_What is required:_ Return only the stretch of the material below that begins with the line containing "Keep writing the" and ends with the line containing "return plug_frame(Part.makeCompound(blades))", exactly; both of those lines belong to it.

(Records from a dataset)
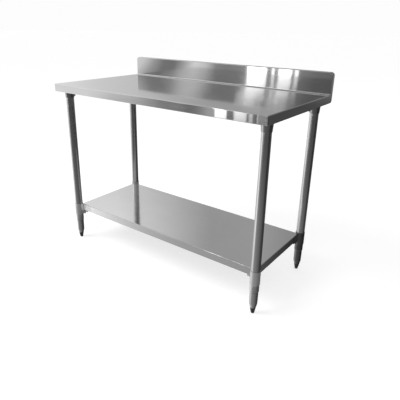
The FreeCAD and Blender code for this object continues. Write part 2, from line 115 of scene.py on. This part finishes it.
# Room: sRGB greys that polished steel mirrors, by azimuth in degrees anticlockwise from +X,
# one band for each elevation in degrees. Each band starts and ends on the same grey.
ROOM = {
    -34: (
        (0, 92), (21, 72), (50, 70), (62, 92), (70, 46), (88, 50), (115, 110), (150, 220),
        (200, 240), (216, 230), (231, 172), (257, 156), (280, 146), (303, 134), (327, 124), (353, 100),
    ),
    -26: (
        (0, 94), (22, 68), (45, 66), (61, 92), (69, 42), (85, 46), (112, 130), (150, 240),
        (198, 262), (204, 290), (214, 290), (219, 262), (222, 232), (226, 202), (230, 184),
        (235, 176), (259, 150), (283, 140), (306, 128), (329, 118), (354, 98),
    ),
    -18: (
        (0, 66), (6, 36), (11, 24), (17, 40), (30, 74), (60, 78), (92, 88), (118, 220),
        (156, 255), (198, 262), (204, 290), (214, 288), (220, 240), (227, 198), (236, 160),
        (252, 124), (275, 106), (300, 100), (330, 98), (350, 86),
    ),
    -10: (
        (0, 58), (5, 38), (9, 20), (14, 24), (21, 62), (34, 80), (62, 74), (80, 90), (108, 230),
        (198, 262), (205, 272), (216, 252), (220, 236), (221.6, 214), (223, 194), (225.5, 186),
        (227.3, 168), (229, 148), (231, 134), (233, 128), (235, 110), (237, 138), (239, 180),
        (241, 160), (243, 118), (247, 112), (251, 104), (258, 88), (301, 74), (322, 80), (345, 76),
    ),
    -7: (
        (0, 96), (60, 110), (110, 165), (150, 236), (216, 240), (225.8, 240), (227.1, 218),
        (228.1, 154), (229.3, 128), (230.4, 124), (231.4, 146), (232.3, 200), (233.5, 246),
        (234.5, 240), (235.6, 192), (236.6, 126), (237.7, 142), (239.5, 150), (246.9, 150),
        (248, 132), (249.2, 124), (251, 114), (270, 100), (300, 96),
    ),
    12: (
        (0, 112), (70, 100), (110, 158), (122, 168), (127, 170), (131, 184), (134, 200),
        (137, 208), (140, 216), (143, 232), (150, 238), (200, 240), (225, 216), (227.4, 140),
        (230, 132), (232, 210), (234, 214), (236, 132), (246, 140), (249, 96), (270, 96), (320, 112),
    ),
    20: (
        (0, 176), (14, 180), (60, 150), (90, 118), (110, 151), (116, 168), (124, 167), (127, 179),
        (130, 195), (134, 214), (138, 230), (143, 240), (198, 250), (206, 330), (224, 340),
        (240, 290), (261, 250), (302, 214), (337, 184),
    ),
    27: (
        (0, 120), (90, 104), (110, 146), (116, 172), (124, 166), (130, 206), (138, 246),
        (200, 250), (240, 222), (250, 150), (300, 140),
    ),
    60: ((0, 104), (90, 88), (150, 172), (190, 190), (230, 120), (300, 106)),
}

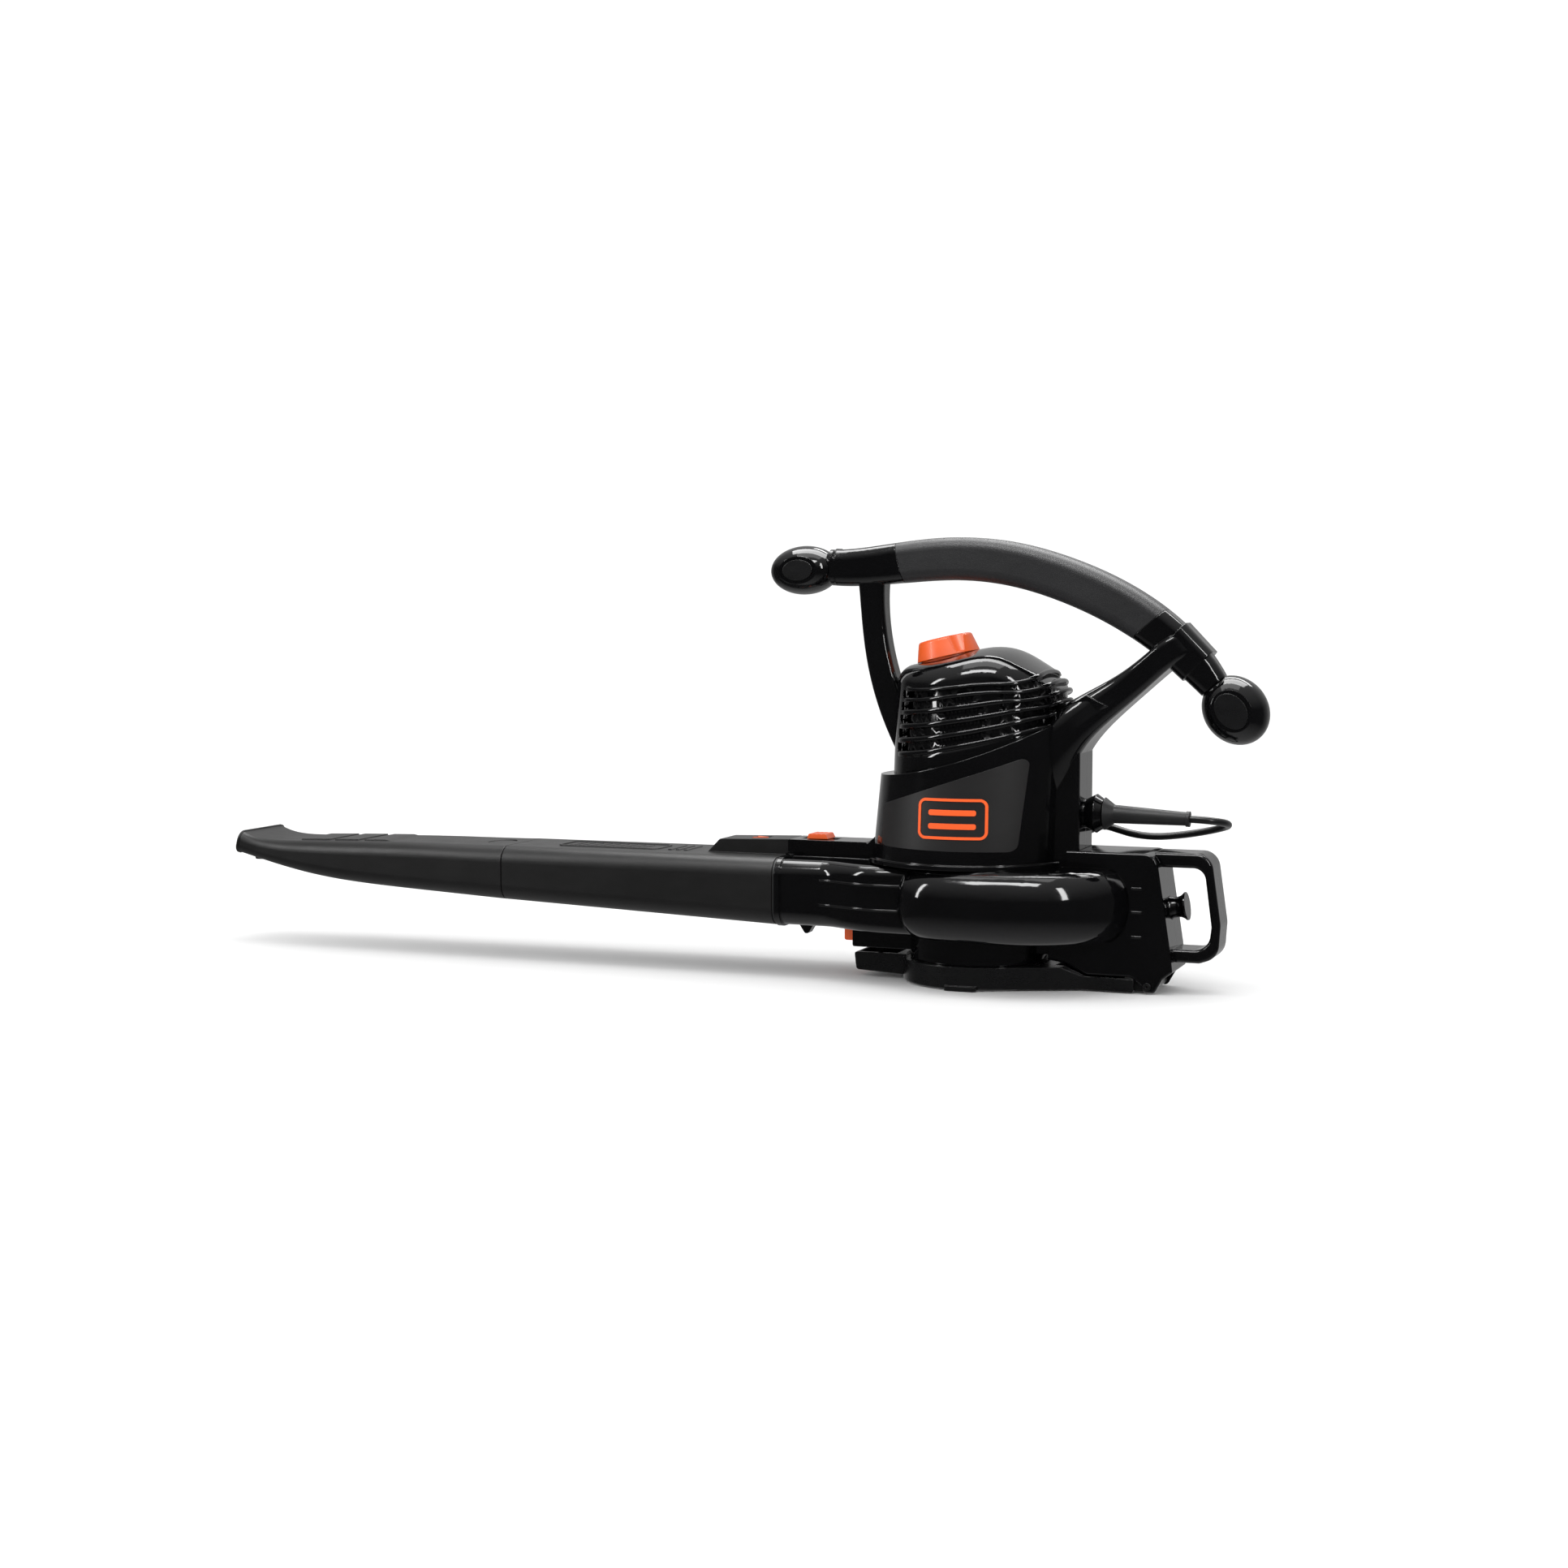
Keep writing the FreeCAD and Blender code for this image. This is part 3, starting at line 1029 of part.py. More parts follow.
def plug_frame(shape):
    """Place a shape built along +X at the end of the cord."""
    end = vec(*CORD_POINTS[-1])
    direction = (end - vec(*CORD_POINTS[-2])).normalize()
    turn = FreeCAD.Rotation(vec(1, 0, 0), direction)
    shape.Placement = FreeCAD.Placement(end, turn).multiply(shape.Placement)
    return shape


def plug_body():
    """Moulded two-blade plug."""
    sleeve = cone(5.0, 7.0, (0, 0, 0), (16, 0, 0))
    grip = loft([section(15, 0, 0, 7, 8, 3), section(24, 0, 0, 9, 12.5, 4), section(38, 0, 0, 8.5, 12, 4)])
    return plug_frame(sleeve.fuse(grip))


def plug_blades():
    blades = [box(38.02, 56, y - 0.75, y + 0.75, -3.1, 3.1) for y in (-6.35, 6.35)]
    return plug_frame(Part.makeCompound(blades))


# ---------------------------------------------------------------- trim and fasteners
def bulb_ovals(centre, angle, long_radius, high_radius):
    """Oval inlays on both flat sides of an end knob."""
    solids = []
    for side in (-1, 1):
        oval = Part.Face(Part.Wire([Part.Ellipse(vec(0, 0, 0), long_radius, high_radius).toShape()]))
        disc = oval.extrude(vec(0, 0, 1.6))
        disc.rotate(vec(0, 0, 0), vec(1, 0, 0), 90)
        disc.rotate(vec(0, 0, 0), vec(0, 1, 0), -angle)
        y = BULB_FLAT + 1.6 if side > 0 else -BULB_FLAT
        disc.translate(vec(centre[0], y, centre[1]))
        solids.append(disc)
    return Part.makeCompound(solids)


def handle_grip():
    """Soft sleeve over the arc of the handle."""
    return handle_bar(0).cut(handle_bar(3.0)).common(grip_zone(-0.4))


def side_screw(x, y, z):
    """Screw driven sideways from +Y; y is the underside of its head."""
    shank = rod(SCREW_RADIUS, (x, y - SCREW_LENGTH, z), (x, y, z))
    head = rod(SCREW_HEAD_RADIUS, (x, y, z), (x, y + 2.2, z))
    recess = rod(1.4, (x, y + 0.9, z), (x, y + 3, z))
    return shank.fuse(head).cut(recess)


def outlet_seal():
    """Flat rubber gasket between the tube and the rim of the housing."""
    outer = loft([duct_section(DUCT_FRONT_X - 2.3, 55.4, (47.2, 108.3), 15.5),
                  duct_section(DUCT_FRONT_X, 55.4, (47.2, 108.3), 15.5)], True)
    inner = loft([duct_section(DUCT_FRONT_X - 3, 53.3, (49.2, 106.3), 14),
                  duct_section(DUCT_FRONT_X + 1, 53.3, (49.2, 106.3), 14)], True)
    return outer.cut(inner)


def bracket_screws():
    """Four screws that hold the motor bracket down on the fan housing lid."""
    screws = []
    for angle in (0, 90, 180, 270):
        x = 52 * math.cos(math.radians(angle + 45))
        y = 52 * math.sin(math.radians(angle + 45))
        screws.append(rod(1.8, (x, y, 106.5), (x, y, 112.3)).fuse(rod(3.4, (x, y, 112.3), (x, y, 114.5))))
    return Part.makeCompound(screws)


def side_screws(places):
    return Part.makeCompound([side_screw(*place) for place in places])


def main():
    os.makedirs("parts", exist_ok=True)
    upper = upper_frame()
    save("upper_housing_left", largest(left_half(upper)))
    save("upper_housing_right", largest(right_half(upper)))
    save("motor_cap", motor_cap())
    save("handle_grip", handle_grip())
    save("front_bulb_ovals", bulb_ovals(FRONT_BULB, 3, 14.5, 9.5))
    save("rear_bulb_ovals", bulb_ovals(REAR_BULB, -50, 17, 13))
    save("label_panel_left", label_panel(1))
    save("label_panel_right", label_panel(-1))
    save("badge_left", badge(1))
    save("badge_right", badge(-1))
    save("housing_screws", side_screws(HOUSING_SCREWS))

    bracket_holes = bracket_screws()
    housing = fan_housing().cut(bracket_holes)
    save("fan_housing_upper", housing.common(lid_zone()))
    save("fan_housing_lower", housing.cut(lid_zone()))
    save("outlet_seal", outlet_seal())
    frame = rear_frame()
    save("rear_frame_left", left_half(frame))
    save("rear_frame_right", right_half(frame))
    save("frame_screws", side_screws(FRAME_SCREWS))
    save("cord_hook", cord_hook())

    save("inlet_cover", inlet_cover())
    save("inlet_grille", inlet_grille())
    save("hinge_pin", hinge_pin())
    save("cover_latch", cover_latch())
    save("latch_spring", latch_spring())
    save("interlock_plunger", interlock_plunger())
    save("interlock_switch", interlock_switch())
    save("plunger_spring", plunger_spring())

    save("blower_tube", blower_tube())
    save("tube_lock_mark", tube_lock_mark())
    save("tube_release_slider", tube_release_slider())
    save("release_spring", release_spring())
    save("concentrator_nozzle", concentrator_nozzle())

    save("impeller", impeller())
    save("impeller_washer", impeller_washer())
    save("impeller_nut", impeller_nut())
    save("motor_shaft", motor_shaft())
    save("armature_core", armature_core())
    save("armature_windings", armature_windings())
    save("commutator", commutator())
    save("cooling_fan", cooling_fan())
    save("lower_bearing", ball_bearing(BEARING_LOW_Z, 16.0, 9.0))
    save("upper_bearing", ball_bearing(BEARING_HIGH_Z, 11.0, 8.0))
    save("stator_core", stator_core())
    save("field_coils", field_coils())
    save("motor_bracket", motor_bracket().cut(bracket_holes))
    save("bracket_screws", bracket_holes)
    save("upper_bracket", upper_bracket())
    save("brush_holders", brush_holders())
    save("carbon_brushes", carbon_brushes())
    save("brush_springs", brush_springs())

    save("speed_knob", speed_knob())
    save("switch_spindle", switch_spindle())
    save("speed_switch", speed_switch())

    save("cord_gland", cord_gland())
    save("strain_relief", strain_relief())
    save("cord_clamp", cord_clamp())
    save("cord_clamp_screws", cord_clamp_screws())
    save("power_cord", power_cord())
    save("plug_body", plug_body())
    save("plug_blades", plug_blades())


main()
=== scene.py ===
"""Looks of the leaf blower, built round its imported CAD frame."""
import json
import math

import bmesh
import bpy
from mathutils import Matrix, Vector
from mathutils.bvhtree import BVHTree


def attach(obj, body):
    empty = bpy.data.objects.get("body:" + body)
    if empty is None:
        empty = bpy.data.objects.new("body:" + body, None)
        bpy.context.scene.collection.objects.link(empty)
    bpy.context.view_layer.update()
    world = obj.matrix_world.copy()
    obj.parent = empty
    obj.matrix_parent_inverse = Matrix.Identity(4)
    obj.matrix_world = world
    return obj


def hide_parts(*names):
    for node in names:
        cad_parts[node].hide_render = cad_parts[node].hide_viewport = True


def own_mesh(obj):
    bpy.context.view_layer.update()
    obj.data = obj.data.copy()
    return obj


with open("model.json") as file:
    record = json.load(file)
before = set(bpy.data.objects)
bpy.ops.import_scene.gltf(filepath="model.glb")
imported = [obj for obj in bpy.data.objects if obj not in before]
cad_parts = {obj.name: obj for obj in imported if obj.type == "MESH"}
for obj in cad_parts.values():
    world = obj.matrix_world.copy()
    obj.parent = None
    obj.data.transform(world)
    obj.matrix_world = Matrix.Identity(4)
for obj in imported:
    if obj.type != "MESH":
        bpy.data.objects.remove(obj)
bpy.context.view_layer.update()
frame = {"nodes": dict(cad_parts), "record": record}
nodes = frame["nodes"]


# ------------------------------------------------------------------ camera
CAMERA_PLACE = (0.63888, -2.16343, 0.35962)
CAMERA_AIM = (-0.19159, 0.0, 0.17317)
LENS_MM = 57.0
SENSOR_MM = 36.0


def facing(place, target):
    """Rotation that points an object's -Z axis from place to target."""
    return (Vector(target) - Vector(place)).to_track_quat("-Z", "Y").to_euler()


camera_data = bpy.data.cameras.new("camera")
camera_data.lens = LENS_MM
camera_data.sensor_width = SENSOR_MM
camera = bpy.data.objects.new("camera", camera_data)
bpy.context.scene.collection.objects.link(camera)
camera.location = CAMERA_PLACE
camera.rotation_euler = facing(CAMERA_PLACE, CAMERA_AIM)
bpy.context.scene.camera = camera


# ------------------------------------------------------------------ node helpers
BEVEL_SAMPLES = 6
SMUDGE_SCALE = 14.0              # drifts of colour to the metre
SMEAR_SCALE = SMUDGE_SCALE * 3.1
COAT_ROUGHNESS = 0.06
BAND_PITCH = 0.314               # distance between a wave texture's bands at a scale of 1


def new_material(name):
    """Empty node material: the material, its tree and its shader."""
    material = bpy.data.materials.new(name)
    material.use_nodes = True
    tree = material.node_tree
    shader = tree.nodes["Principled BSDF"]
    return material, tree, shader


def object_coords(tree, scale=(1.0, 1.0, 1.0)):
    """Object coordinates in metres, stretched by scale."""
    coords = tree.nodes.new("ShaderNodeTexCoord")
    mapping = tree.nodes.new("ShaderNodeMapping")
    mapping.inputs["Scale"].default_value = scale
    tree.links.new(coords.outputs["Object"], mapping.inputs["Vector"])
    return mapping.outputs["Vector"]


def noise(tree, vector, scale, detail=3.0, rough=0.55):
    """Noise with about scale blotches to the metre."""
    node = tree.nodes.new("ShaderNodeTexNoise")
    node.inputs["Scale"].default_value = scale
    node.inputs["Detail"].default_value = detail
    node.inputs["Roughness"].default_value = rough
    tree.links.new(vector, node.inputs["Vector"])
    return node.outputs["Fac"]


def spread(tree, value, low_in, high_in, low_out, high_out):
    """Value moved from the first range into the second, and held inside it."""
    node = tree.nodes.new("ShaderNodeMapRange")
    node.inputs["From Min"].default_value = low_in
    node.inputs["From Max"].default_value = high_in
    node.inputs["To Min"].default_value = low_out
    node.inputs["To Max"].default_value = high_out
    tree.links.new(value, node.inputs["Value"])
    return node.outputs["Result"]


def blend_colours(tree, value, first, second):
    """Colour that goes from first to second as value goes from 0 to 1."""
    node = tree.nodes.new("ShaderNodeMix")
    node.data_type = "RGBA"
    node.inputs["A"].default_value = (*first, 1.0)
    node.inputs["B"].default_value = (*second, 1.0)
    tree.links.new(value, node.inputs["Factor"])
    return node.outputs["Result"]


def added(tree, first, second):
    """Sum of two sockets."""
    node = tree.nodes.new("ShaderNodeMath")
    node.operation = "ADD"
    tree.links.new(first, node.inputs[0])
    tree.links.new(second, node.inputs[1])
    return node.outputs[0]


def surface(tree, shader, height, distance, strength, edge):
    """Bump of the given height over edges that look rounded by the radius edge; both in metres."""
    bump = tree.nodes.new("ShaderNodeBump")
    bump.inputs["Distance"].default_value = distance
    bump.inputs["Strength"].default_value = strength
    tree.links.new(height, bump.inputs["Height"])
    if edge > 0:
        bevel = tree.nodes.new("ShaderNodeBevel")
        bevel.samples = BEVEL_SAMPLES
        bevel.inputs["Radius"].default_value = edge
        tree.links.new(bevel.outputs["Normal"], bump.inputs["Normal"])
    tree.links.new(bump.outputs["Normal"], shader.inputs["Normal"])


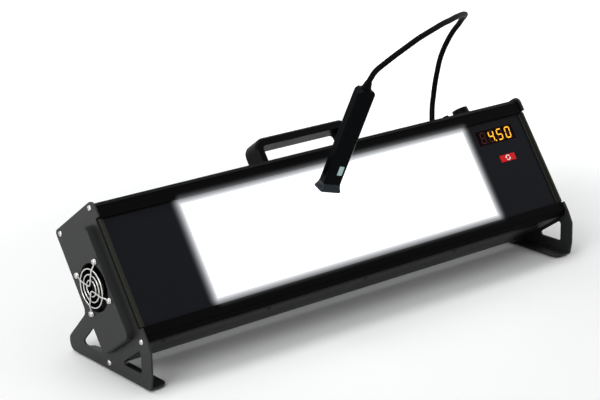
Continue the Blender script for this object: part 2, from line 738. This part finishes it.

_Solved exercise:_
Keep writing the FreeCAD and Blender code for this image. This is part 3, starting at line 1029 of part.py. More parts follow.
def plug_frame(shape):
    """Place a shape built along +X at the end of the cord."""
    end = vec(*CORD_POINTS[-1])
    direction = (end - vec(*CORD_POINTS[-2])).normalize()
    turn = FreeCAD.Rotation(vec(1, 0, 0), direction)
    shape.Placement = FreeCAD.Placement(end, turn).multiply(shape.Placement)
    return shape


def plug_body():
    """Moulded two-blade plug."""
    sleeve = cone(5.0, 7.0, (0, 0, 0), (16, 0, 0))
    grip = loft([section(15, 0, 0, 7, 8, 3), section(24, 0, 0, 9, 12.5, 4), section(38, 0, 0, 8.5, 12, 4)])
    return plug_frame(sleeve.fuse(grip))


def plug_blades():
    blades = [box(38.02, 56, y - 0.75, y + 0.75, -3.1, 3.1) for y in (-6.35, 6.35)]
    return plug_frame(Part.makeCompound(blades))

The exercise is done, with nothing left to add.